====== Provided material ======

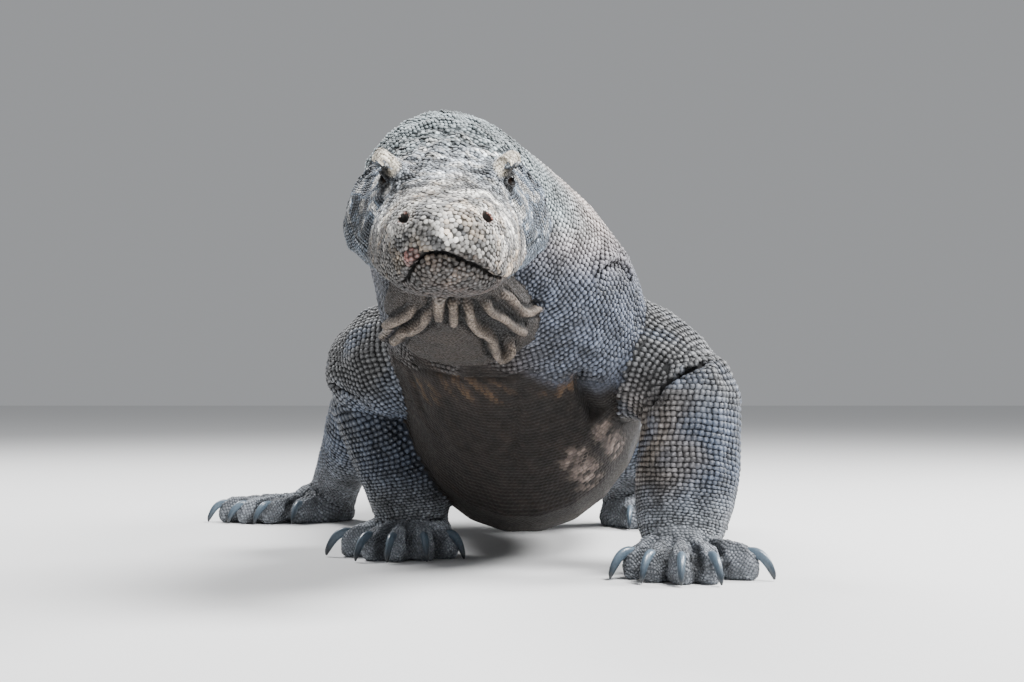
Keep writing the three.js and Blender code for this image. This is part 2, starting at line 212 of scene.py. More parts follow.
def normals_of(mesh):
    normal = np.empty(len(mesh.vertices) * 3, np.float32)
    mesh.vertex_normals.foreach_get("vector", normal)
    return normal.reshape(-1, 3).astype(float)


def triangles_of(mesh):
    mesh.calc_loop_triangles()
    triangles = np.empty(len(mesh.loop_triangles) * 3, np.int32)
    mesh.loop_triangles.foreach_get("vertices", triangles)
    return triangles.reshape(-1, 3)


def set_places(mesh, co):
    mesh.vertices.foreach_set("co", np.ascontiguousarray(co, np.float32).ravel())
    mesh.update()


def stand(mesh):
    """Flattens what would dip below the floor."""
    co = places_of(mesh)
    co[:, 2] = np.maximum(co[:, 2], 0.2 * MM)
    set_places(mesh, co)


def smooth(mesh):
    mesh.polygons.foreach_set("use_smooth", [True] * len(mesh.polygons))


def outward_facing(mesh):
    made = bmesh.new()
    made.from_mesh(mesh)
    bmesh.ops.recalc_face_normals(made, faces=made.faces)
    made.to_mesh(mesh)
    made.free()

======
====== Provided material ======

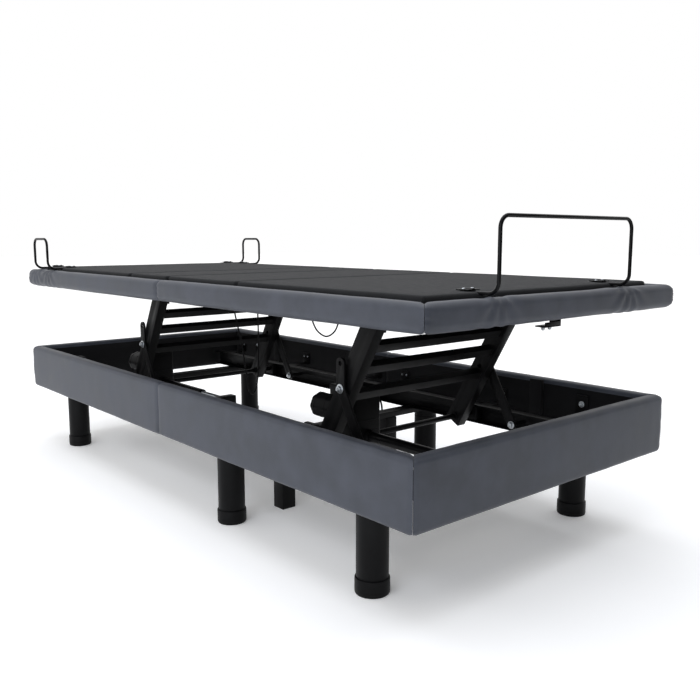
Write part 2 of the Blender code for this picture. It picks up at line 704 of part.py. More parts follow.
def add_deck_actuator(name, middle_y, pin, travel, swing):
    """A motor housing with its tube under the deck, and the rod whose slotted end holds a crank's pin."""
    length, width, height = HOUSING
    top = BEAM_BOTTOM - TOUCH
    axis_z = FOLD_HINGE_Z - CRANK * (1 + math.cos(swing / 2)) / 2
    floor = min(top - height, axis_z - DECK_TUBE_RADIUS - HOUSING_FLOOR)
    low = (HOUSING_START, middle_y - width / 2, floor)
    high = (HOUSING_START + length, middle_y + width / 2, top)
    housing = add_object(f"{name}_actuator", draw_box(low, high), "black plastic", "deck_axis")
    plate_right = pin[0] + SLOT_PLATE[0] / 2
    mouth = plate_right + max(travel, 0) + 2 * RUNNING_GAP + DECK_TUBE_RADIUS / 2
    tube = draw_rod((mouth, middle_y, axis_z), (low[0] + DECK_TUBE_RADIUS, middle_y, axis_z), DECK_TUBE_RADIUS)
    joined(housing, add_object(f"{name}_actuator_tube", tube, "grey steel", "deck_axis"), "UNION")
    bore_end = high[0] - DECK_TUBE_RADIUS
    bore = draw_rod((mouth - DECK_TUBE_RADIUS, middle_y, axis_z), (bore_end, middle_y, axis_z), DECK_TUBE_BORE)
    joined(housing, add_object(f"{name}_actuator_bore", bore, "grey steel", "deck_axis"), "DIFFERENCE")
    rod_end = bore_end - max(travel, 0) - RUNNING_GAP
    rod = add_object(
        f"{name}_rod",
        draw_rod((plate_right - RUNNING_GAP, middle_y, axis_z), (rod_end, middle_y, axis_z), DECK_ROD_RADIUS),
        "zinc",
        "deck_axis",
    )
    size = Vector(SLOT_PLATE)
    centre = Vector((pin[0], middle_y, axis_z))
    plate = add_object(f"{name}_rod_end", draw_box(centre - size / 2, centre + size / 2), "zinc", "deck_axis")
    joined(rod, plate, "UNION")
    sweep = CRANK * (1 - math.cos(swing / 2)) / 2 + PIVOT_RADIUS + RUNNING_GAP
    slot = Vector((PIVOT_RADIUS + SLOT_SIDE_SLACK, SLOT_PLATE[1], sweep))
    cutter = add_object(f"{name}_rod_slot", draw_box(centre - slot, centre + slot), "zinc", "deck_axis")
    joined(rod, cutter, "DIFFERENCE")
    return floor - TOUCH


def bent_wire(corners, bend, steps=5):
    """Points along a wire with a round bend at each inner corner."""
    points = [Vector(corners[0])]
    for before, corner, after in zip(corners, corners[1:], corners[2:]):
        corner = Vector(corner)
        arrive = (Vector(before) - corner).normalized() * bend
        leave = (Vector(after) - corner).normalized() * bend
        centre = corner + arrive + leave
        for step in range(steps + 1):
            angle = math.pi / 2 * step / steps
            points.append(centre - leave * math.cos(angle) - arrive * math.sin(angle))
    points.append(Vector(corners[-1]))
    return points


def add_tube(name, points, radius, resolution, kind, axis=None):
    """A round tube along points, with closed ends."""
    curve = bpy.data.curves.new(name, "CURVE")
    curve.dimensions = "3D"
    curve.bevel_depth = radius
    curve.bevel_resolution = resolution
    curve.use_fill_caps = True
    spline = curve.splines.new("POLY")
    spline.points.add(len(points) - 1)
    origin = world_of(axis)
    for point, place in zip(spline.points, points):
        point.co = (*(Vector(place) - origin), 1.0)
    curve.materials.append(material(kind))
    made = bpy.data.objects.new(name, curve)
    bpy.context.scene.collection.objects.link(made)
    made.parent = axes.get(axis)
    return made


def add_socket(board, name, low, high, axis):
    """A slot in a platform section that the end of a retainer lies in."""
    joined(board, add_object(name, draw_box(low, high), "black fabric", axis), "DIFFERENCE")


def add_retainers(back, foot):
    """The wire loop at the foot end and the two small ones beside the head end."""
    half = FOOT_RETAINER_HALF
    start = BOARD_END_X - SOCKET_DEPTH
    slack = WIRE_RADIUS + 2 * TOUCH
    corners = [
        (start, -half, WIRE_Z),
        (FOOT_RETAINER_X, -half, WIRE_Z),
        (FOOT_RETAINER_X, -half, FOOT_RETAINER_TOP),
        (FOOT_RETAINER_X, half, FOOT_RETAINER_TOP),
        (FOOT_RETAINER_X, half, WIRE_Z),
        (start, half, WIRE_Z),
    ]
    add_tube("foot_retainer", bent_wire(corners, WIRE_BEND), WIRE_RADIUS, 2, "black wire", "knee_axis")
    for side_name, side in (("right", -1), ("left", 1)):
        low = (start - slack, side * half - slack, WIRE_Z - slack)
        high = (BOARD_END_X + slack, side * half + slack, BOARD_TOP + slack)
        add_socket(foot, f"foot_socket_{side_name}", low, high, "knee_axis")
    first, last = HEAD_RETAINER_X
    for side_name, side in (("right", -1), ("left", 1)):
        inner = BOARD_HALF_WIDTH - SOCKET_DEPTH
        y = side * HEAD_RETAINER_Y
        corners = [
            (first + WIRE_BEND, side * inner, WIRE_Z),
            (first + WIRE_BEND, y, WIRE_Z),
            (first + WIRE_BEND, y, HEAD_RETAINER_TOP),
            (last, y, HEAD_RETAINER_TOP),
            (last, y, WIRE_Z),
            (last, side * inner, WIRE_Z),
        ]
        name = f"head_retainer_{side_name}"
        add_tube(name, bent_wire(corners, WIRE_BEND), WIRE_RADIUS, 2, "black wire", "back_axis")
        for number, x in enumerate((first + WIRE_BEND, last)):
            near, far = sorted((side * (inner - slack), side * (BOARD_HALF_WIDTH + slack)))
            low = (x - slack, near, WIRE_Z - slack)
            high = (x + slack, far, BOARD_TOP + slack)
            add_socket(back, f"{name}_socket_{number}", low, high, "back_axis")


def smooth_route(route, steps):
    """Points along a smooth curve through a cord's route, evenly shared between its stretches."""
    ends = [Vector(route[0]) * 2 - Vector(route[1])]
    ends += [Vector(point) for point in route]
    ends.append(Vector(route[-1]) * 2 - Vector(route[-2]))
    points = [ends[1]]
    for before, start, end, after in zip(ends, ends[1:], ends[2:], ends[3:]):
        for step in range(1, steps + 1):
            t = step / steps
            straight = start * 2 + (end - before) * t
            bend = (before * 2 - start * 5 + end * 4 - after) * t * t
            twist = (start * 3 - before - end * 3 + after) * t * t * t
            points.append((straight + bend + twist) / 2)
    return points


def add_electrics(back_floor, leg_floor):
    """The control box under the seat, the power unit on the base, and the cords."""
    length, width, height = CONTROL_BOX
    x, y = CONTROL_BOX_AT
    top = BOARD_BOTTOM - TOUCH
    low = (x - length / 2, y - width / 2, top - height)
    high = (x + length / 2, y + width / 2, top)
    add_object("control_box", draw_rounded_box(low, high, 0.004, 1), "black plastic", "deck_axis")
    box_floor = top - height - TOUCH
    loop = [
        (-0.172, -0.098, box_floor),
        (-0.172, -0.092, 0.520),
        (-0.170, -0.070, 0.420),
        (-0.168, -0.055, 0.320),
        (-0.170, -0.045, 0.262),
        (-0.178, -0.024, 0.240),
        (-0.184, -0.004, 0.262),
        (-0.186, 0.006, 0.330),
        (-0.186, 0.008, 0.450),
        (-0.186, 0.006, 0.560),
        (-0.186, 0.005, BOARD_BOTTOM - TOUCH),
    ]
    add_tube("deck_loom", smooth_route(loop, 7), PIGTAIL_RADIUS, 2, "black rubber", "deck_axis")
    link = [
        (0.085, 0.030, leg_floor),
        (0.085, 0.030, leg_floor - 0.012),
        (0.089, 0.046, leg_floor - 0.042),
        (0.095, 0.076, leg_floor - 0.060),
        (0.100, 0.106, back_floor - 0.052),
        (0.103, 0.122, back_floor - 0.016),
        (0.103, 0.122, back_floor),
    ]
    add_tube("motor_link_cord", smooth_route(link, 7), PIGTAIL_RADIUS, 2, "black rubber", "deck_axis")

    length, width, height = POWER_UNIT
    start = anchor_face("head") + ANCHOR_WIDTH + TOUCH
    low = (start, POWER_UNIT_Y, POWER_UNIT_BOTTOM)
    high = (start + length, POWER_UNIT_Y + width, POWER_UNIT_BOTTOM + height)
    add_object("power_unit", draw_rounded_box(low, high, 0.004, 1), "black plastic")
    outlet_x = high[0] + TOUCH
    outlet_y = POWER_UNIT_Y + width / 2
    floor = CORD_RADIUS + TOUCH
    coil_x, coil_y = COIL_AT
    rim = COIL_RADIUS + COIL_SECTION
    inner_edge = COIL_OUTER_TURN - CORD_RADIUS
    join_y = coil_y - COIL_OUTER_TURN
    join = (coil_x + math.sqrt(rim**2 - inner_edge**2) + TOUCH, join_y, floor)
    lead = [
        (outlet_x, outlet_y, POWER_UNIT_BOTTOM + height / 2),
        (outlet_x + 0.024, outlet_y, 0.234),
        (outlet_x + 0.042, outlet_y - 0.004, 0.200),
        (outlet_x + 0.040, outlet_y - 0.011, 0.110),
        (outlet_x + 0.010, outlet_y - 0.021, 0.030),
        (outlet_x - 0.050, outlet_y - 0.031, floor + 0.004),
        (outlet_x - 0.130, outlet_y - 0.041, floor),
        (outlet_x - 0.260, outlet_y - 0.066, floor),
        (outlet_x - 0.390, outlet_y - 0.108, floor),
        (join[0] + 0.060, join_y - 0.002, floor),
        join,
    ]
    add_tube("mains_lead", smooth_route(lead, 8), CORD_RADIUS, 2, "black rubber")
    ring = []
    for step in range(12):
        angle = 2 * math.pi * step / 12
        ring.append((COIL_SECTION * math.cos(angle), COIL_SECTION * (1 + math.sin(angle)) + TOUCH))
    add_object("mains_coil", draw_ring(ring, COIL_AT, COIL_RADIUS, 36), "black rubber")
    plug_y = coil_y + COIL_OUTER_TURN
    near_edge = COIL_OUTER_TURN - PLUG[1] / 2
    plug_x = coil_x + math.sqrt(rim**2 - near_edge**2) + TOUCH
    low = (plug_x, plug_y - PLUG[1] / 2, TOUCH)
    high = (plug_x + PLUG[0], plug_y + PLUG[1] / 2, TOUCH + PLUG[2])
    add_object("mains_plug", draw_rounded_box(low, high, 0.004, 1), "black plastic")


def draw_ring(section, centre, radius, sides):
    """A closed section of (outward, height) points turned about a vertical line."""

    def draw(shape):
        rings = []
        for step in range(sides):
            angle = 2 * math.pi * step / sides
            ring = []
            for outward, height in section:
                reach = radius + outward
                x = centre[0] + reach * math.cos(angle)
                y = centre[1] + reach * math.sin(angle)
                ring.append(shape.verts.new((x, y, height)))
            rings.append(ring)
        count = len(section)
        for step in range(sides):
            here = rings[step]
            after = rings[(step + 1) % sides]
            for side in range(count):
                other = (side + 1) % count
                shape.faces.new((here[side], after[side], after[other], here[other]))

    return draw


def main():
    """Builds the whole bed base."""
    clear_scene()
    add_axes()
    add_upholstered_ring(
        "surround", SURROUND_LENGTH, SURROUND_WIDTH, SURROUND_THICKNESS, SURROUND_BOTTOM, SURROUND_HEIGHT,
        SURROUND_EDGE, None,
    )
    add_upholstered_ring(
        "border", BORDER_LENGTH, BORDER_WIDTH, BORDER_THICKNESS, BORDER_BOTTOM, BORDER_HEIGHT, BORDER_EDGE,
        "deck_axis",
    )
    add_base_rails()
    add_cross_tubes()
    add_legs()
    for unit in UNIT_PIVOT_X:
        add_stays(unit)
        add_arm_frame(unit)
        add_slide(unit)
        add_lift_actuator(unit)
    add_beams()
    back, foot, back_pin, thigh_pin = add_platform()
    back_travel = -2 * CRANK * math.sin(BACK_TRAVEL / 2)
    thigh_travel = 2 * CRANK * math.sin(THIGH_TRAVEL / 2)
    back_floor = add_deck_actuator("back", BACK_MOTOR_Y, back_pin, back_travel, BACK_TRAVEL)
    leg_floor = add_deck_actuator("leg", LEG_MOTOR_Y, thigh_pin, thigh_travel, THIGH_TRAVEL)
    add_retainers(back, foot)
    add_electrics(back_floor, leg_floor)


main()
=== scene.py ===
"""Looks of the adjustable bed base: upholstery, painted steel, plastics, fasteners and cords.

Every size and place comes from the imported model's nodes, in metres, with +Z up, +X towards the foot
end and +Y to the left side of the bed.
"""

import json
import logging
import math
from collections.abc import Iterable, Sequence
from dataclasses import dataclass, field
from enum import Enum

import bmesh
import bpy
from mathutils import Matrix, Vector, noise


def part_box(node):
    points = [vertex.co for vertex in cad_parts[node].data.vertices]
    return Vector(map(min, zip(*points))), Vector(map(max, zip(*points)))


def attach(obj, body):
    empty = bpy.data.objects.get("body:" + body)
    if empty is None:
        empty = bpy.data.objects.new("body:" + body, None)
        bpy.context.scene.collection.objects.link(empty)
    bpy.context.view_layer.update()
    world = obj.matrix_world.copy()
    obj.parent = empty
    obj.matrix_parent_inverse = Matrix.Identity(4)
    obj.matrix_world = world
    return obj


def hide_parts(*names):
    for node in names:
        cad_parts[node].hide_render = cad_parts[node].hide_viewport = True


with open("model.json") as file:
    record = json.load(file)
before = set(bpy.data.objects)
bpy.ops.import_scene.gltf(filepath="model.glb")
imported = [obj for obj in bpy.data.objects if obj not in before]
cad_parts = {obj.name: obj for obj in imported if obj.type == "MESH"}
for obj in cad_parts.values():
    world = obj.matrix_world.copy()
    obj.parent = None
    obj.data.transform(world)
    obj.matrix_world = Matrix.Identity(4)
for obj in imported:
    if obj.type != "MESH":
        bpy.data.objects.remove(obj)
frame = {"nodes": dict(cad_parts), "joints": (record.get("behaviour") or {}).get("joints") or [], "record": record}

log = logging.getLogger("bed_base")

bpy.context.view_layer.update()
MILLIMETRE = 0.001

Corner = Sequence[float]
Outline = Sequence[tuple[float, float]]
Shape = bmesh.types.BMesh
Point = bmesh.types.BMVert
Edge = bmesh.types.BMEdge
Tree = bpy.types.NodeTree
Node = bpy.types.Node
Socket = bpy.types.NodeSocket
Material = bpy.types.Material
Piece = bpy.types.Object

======

--- Work required ---
Exactly the lines from the one holding "return draw" through the one holding "obj.parent = empty" should be printed, ends included.

--- Answer for this exercise ---
    return draw


def main():
    """Builds the whole bed base."""
    clear_scene()
    add_axes()
    add_upholstered_ring(
        "surround", SURROUND_LENGTH, SURROUND_WIDTH, SURROUND_THICKNESS, SURROUND_BOTTOM, SURROUND_HEIGHT,
        SURROUND_EDGE, None,
    )
    add_upholstered_ring(
        "border", BORDER_LENGTH, BORDER_WIDTH, BORDER_THICKNESS, BORDER_BOTTOM, BORDER_HEIGHT, BORDER_EDGE,
        "deck_axis",
    )
    add_base_rails()
    add_cross_tubes()
    add_legs()
    for unit in UNIT_PIVOT_X:
        add_stays(unit)
        add_arm_frame(unit)
        add_slide(unit)
        add_lift_actuator(unit)
    add_beams()
    back, foot, back_pin, thigh_pin = add_platform()
    back_travel = -2 * CRANK * math.sin(BACK_TRAVEL / 2)
    thigh_travel = 2 * CRANK * math.sin(THIGH_TRAVEL / 2)
    back_floor = add_deck_actuator("back", BACK_MOTOR_Y, back_pin, back_travel, BACK_TRAVEL)
    leg_floor = add_deck_actuator("leg", LEG_MOTOR_Y, thigh_pin, thigh_travel, THIGH_TRAVEL)
    add_retainers(back, foot)
    add_electrics(back_floor, leg_floor)


main()
=== scene.py ===
"""Looks of the adjustable bed base: upholstery, painted steel, plastics, fasteners and cords.

Every size and place comes from the imported model's nodes, in metres, with +Z up, +X towards the foot
end and +Y to the left side of the bed.
"""

import json
import logging
import math
from collections.abc import Iterable, Sequence
from dataclasses import dataclass, field
from enum import Enum

import bmesh
import bpy
from mathutils import Matrix, Vector, noise


def part_box(node):
    points = [vertex.co for vertex in cad_parts[node].data.vertices]
    return Vector(map(min, zip(*points))), Vector(map(max, zip(*points)))


def attach(obj, body):
    empty = bpy.data.objects.get("body:" + body)
    if empty is None:
        empty = bpy.data.objects.new("body:" + body, None)
        bpy.context.scene.collection.objects.link(empty)
    bpy.context.view_layer.update()
    world = obj.matrix_world.copy()
    obj.parent = empty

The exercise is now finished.